In the Old Testament story concerning the Tabernacle in the Wilderness, one of the pieces built for the tabernacle was a hammered laver. This reportedly was a large basin where those serving in the tabernacle went to cleanse themselves before entering into their service. Above the basin was a highly polished -- hammered -- type of a mirror. I've read that this mirror was meant to show the priests their own reflection so that they would remember who they were as they entered into the Holy Place.
Self-reflection is a good thing. In fact, I think sometimes we need to reflect on our lives and take account of what we've done and where we've been. It's not always painless, but maybe it is -- at least -- therapeutic.
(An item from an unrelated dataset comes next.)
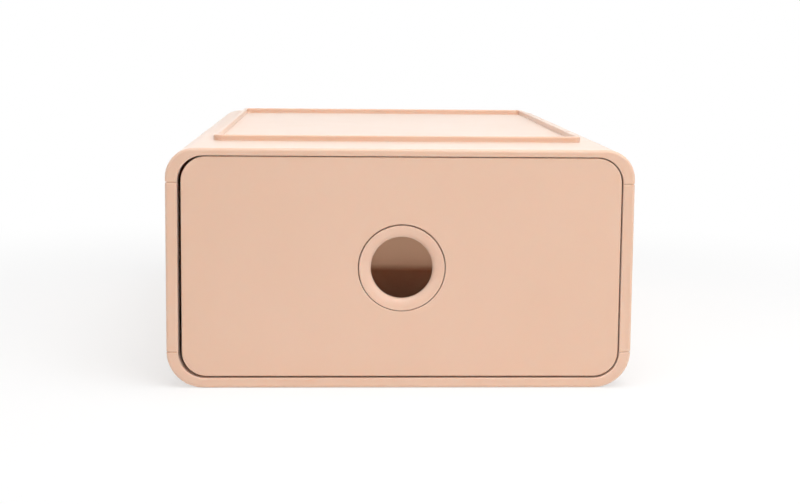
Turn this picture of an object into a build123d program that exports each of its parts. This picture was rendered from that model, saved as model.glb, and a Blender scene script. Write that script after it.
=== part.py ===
"""Stackable desk drawer box: a five-piece moulded casing around one sliding drawer.

Millimetres. X runs to the right as seen from the front, Y runs back into the casing, Z is up.
The origin is on the surface that the box stands on, under the middle of the casing.
"""
from build123d import *
import os

# ---------------------------------------------------------------- casing, outside
case_width = 240.0
case_depth = 340.0
case_height = 124.0
top_corner_radius = 15.0
bottom_corner_radius = 19.0
front_edge_round = 1.6
rear_edge_round = 1.2
side_wall = 2.4
roof_thickness = 2.2
floor_thickness = 2.0

# Heights at which the side panels meet the two shells.
bottom_seam_height = 18.9
top_seam_drop = 17.6
seam_groove = 0.5
seam_end = 1.0
tongue_thickness = 0.9
tongue_height = 2.5
tongue_skin = 0.9
tongue_end_inset = 8.0
tongue_clearance = 0.1

# ---------------------------------------------------------------- front frame round the drawer
stile_width = 6.0
top_rail = 3.8
opening_corner_radius = 13.5
opening_edge_round = 0.4
frame_depth = 10.0
frame_skin = 2.4
frame_lip = 1.6

# ---------------------------------------------------------------- stacking rim and the groove below
rim_height = 3.2
rim_wall = 2.4
rim_front_inset = 49.0
rim_side_inset = 20.2
rim_back_inset = 28.0
rim_corner_radius = 5.0
rim_edge_round = 0.8
stack_clearance = 0.5
stack_headroom = 0.4
bead_wall = 1.6

# ---------------------------------------------------------------- back panel in its slot
back_thickness = 2.2
back_clearance = 0.1
back_window_margin = 20.0
back_window_sill = 9.0
back_window_radius = 9.0
rear_lip_depth = 2.2
rear_rib_depth = 1.4
rear_lip_height = 3.0

# ---------------------------------------------------------------- guide rails on the side panels
guide_rail_height = 3.3
guide_rail_thickness = 2.0
guide_rail_margin = 6.0
guide_rail_front_gap = 4.0
guide_rail_back_gap = 8.0

# ---------------------------------------------------------------- drawer front
front_side_gap = 1.3
front_top_gap = 0.5
front_bottom_gap = 0.9
front_recess = 0.5
front_corner_radius = 12.8
front_depth = 12.0
front_skin = 2.4
front_wall = 2.0
front_edge_soften = 0.8
front_rib_thickness = 1.4
front_rib_pitch = 34.0
front_rib_pairs = 2
drawer_rest_offset = 0.6

# ---------------------------------------------------------------- drawer bin
slide_clearance = 0.3
bin_inset = 0.3
bin_wall = 2.0
bin_floor = 2.0
bin_corner_radius = 13.0
bin_inner_round = 4.0
bin_edge_soften = 0.6
bin_side_drop = 9.4
bin_back_gap = 4.2
back_wall_drop = 0.4
back_wall_shoulder = 14.0
back_wall_round = 8.0
lug_width = 24.0
lug_length = 6.0
lug_spacing = 120.0
lug_floor_gap = 0.6

# ---------------------------------------------------------------- finger-pull ring
ring_height = 62.8
ring_radius = 22.0
ring_seam = 0.6
ring_settle = 0.2
finger_hole_radius = 15.9
ring_nose_depth = 3.3
ring_flange = 3.4
ring_seat = 1.6
ring_seat_wall = 3.0
barrel_wall = 2.6
barrel_rear_wall = 1.3
barrel_clearance = 0.4
barrel_tail = 2.6
bin_hole_margin = 5.0
barb_height = 1.2
barb_angle = 30.0
barb_count = 4

# ---------------------------------------------------------------- staked pegs, drawer front to bin
peg_radius = 2.5
peg_clearance = 0.1
peg_head_radius = 4.0
peg_head_height = 1.4
peg_side_inset = 17.0
peg_edge_inset = 18.0

# ---------------------------------------------------------------- places worked out from the sizes
half_width = case_width / 2
front_y = -case_depth / 2
rear_y = case_depth / 2
top_seam_height = case_height - top_seam_drop
frame_back_y = front_y + frame_depth

groove_depth = rim_height + stack_headroom
bottom_rail = groove_depth + bead_wall
opening_half_width = half_width - stile_width
opening_top = case_height - top_rail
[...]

Some may find they've made all the right decisions throughout their lives; that all of the roads they have taken have turned out to be the right ones; that they've left no one hurt, bent or bleeding in their wake.
Others may find that they've done alright; that some of the decisions they've made have been OK and if not, they've learned a lesson or two along the way; that those they have slighted may have been bruised a bit yet not hurt beyond healing and forgiveness.
Still others look at where they've been and what they've done and find that their decisions have been questionable at least and flat out wrong in most instances; that the majority of the roads they've taken have been the wrong roads -- roads that have led to personal disaster and pain; that the paths of their lives are littered with others who have been the victims of broken promises and wasted dreams and a lifetime of miscalculations.
I'd like to think that the first and third options listed above are extreme and that not many of us fit in those categories. I'd think most of us -- except for the perfectionists among us - would feel fairly comfortable if we found we've lived somewhere near or within the second option.
But I know there are those who, on the one hand, feel that their lives have been blessed -- even enchanted -- and that all has gone according to their own plan to achieve their goals.
And I am sure there are those whose lives, as in the third option, have turned out to be a great big mess. Try as they might, they have not been able to gain control of bad habits; have not been able to reign in their emotions or their fears or their demons, and they go on hurting themselves and others while trying desperately to tame the beast their lives have become.
I hope that most of us fit that middle option: that we've done alright; that we've learned from bad choices and turned from bad directions; and that we've repented when we've found ourselves being hurtful to others and that we've received forgiveness and acceptance from those we've slighted.
Have you taken an assessment of your life lately; looked into your own hammered laver?
It may not be painless, but it could at least be therapeutic.